◆ Given data ◆
--- start ---
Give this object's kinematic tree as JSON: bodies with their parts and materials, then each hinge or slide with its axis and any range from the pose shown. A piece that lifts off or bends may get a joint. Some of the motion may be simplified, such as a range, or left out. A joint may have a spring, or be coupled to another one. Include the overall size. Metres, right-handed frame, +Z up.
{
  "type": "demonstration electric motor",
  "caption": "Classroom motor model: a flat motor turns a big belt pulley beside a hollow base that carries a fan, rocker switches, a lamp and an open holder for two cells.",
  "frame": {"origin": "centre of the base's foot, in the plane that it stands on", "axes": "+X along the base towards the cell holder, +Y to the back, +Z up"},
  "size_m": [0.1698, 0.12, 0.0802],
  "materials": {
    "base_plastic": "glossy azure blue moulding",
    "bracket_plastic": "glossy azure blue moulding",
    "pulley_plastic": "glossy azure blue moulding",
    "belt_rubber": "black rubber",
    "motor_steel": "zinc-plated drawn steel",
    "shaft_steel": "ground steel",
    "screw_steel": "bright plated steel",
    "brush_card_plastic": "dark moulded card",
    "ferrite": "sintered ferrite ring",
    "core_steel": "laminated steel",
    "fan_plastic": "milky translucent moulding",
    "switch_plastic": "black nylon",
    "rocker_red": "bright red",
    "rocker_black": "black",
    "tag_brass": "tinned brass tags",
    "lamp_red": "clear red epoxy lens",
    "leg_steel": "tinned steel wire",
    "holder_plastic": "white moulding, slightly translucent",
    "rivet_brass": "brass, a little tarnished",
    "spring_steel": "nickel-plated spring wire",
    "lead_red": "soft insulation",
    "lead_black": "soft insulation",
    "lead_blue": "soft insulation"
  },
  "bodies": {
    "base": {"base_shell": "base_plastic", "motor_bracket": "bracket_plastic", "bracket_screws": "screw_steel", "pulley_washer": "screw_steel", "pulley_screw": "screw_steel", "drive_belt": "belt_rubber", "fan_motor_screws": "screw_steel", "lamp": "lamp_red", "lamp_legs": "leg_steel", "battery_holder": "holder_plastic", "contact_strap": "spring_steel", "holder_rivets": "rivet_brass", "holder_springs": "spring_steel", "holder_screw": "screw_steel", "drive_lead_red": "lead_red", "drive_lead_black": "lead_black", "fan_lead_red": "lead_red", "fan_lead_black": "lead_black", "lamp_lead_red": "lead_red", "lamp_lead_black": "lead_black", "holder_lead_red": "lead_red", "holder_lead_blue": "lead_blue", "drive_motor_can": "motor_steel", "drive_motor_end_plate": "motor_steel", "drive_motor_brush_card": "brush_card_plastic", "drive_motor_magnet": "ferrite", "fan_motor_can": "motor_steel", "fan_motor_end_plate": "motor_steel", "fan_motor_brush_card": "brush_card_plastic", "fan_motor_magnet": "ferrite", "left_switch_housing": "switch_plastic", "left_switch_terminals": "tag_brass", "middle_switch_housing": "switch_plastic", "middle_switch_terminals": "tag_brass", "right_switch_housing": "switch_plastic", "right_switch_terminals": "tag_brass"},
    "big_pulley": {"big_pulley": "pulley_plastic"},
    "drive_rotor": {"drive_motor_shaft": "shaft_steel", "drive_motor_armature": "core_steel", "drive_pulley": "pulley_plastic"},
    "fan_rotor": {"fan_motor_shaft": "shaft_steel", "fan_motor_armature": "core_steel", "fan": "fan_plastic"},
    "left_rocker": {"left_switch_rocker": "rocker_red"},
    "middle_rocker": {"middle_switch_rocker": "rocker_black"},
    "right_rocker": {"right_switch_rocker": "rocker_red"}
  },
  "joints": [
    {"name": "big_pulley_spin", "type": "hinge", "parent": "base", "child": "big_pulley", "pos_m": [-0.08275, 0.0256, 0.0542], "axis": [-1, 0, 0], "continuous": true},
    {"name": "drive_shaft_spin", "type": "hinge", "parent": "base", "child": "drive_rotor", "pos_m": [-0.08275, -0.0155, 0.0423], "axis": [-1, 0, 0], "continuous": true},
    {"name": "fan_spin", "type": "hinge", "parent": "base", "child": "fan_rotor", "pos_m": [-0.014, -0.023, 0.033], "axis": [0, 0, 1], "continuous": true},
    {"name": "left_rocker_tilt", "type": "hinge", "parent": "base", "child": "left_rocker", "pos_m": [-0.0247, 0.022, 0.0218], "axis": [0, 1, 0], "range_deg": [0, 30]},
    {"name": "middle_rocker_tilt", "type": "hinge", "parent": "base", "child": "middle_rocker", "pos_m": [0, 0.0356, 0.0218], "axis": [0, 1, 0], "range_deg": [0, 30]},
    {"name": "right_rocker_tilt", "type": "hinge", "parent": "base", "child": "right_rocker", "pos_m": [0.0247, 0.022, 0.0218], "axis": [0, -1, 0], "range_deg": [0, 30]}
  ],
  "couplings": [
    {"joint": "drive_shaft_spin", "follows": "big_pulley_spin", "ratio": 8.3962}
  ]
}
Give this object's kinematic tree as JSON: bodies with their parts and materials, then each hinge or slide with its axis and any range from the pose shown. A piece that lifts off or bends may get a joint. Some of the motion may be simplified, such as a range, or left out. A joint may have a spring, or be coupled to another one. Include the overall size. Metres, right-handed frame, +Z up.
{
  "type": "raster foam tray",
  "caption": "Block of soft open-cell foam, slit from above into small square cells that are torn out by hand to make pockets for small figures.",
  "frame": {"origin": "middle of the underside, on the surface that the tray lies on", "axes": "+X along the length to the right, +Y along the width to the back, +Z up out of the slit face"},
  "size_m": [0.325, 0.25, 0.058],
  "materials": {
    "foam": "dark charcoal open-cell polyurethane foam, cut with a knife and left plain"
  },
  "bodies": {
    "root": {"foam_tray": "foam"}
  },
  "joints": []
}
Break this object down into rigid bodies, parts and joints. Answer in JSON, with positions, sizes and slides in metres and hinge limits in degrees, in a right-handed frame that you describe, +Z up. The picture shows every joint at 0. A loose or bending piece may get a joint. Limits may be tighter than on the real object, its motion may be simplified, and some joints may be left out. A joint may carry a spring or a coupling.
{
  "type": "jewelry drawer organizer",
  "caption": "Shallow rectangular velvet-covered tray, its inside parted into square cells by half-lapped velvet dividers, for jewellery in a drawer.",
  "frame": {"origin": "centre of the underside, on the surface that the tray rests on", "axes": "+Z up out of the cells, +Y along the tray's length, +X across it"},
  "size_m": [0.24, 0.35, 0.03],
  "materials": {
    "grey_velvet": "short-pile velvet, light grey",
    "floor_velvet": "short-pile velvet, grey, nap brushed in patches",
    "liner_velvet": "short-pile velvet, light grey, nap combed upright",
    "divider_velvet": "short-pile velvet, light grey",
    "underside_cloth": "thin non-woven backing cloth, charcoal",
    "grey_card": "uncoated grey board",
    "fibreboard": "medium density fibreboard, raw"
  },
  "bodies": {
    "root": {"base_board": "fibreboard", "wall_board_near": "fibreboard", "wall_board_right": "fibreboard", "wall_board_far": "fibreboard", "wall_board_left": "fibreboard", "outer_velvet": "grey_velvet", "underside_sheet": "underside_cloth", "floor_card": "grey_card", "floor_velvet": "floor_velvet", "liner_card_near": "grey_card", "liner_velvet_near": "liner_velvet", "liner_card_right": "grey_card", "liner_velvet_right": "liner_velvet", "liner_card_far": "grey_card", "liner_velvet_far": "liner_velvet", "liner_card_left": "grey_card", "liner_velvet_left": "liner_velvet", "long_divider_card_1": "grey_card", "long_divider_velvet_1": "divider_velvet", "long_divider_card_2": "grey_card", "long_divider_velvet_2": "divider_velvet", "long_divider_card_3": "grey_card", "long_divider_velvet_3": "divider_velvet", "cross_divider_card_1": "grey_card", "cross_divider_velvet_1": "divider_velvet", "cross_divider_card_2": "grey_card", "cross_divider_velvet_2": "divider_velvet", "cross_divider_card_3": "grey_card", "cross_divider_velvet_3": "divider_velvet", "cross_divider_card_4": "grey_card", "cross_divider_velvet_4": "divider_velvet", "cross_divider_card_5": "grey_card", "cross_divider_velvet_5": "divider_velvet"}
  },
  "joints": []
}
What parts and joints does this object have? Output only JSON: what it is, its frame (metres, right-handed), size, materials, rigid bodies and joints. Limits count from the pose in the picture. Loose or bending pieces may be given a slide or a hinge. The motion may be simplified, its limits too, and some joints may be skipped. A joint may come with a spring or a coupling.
--- end ---
◆ Directions for this task ◆
Copy every line in the records above that contains the word "JSON".

◆ Answer for this exercise ◆
Give this object's kinematic tree as JSON: bodies with their parts and materials, then each hinge or slide with its axis and any range from the pose shown. A piece that lifts off or bends may get a joint. Some of the motion may be simplified, such as a range, or left out. A joint may have a spring, or be coupled to another one. Include the overall size. Metres, right-handed frame, +Z up.
Give this object's kinematic tree as JSON: bodies with their parts and materials, then each hinge or slide with its axis and any range from the pose shown. A piece that lifts off or bends may get a joint. Some of the motion may be simplified, such as a range, or left out. A joint may have a spring, or be coupled to another one. Include the overall size. Metres, right-handed frame, +Z up.
Break this object down into rigid bodies, parts and joints. Answer in JSON, with positions, sizes and slides in metres and hinge limits in degrees, in a right-handed frame that you describe, +Z up. The picture shows every joint at 0. A loose or bending piece may get a joint. Limits may be tighter than on the real object, its motion may be simplified, and some joints may be left out. A joint may carry a spring or a coupling.
What parts and joints does this object have? Output only JSON: what it is, its frame (metres, right-handed), size, materials, rigid bodies and joints. Limits count from the pose in the picture. Loose or bending pieces may be given a slide or a hinge. The motion may be simplified, its limits too, and some joints may be skipped. A joint may come with a spring or a coupling.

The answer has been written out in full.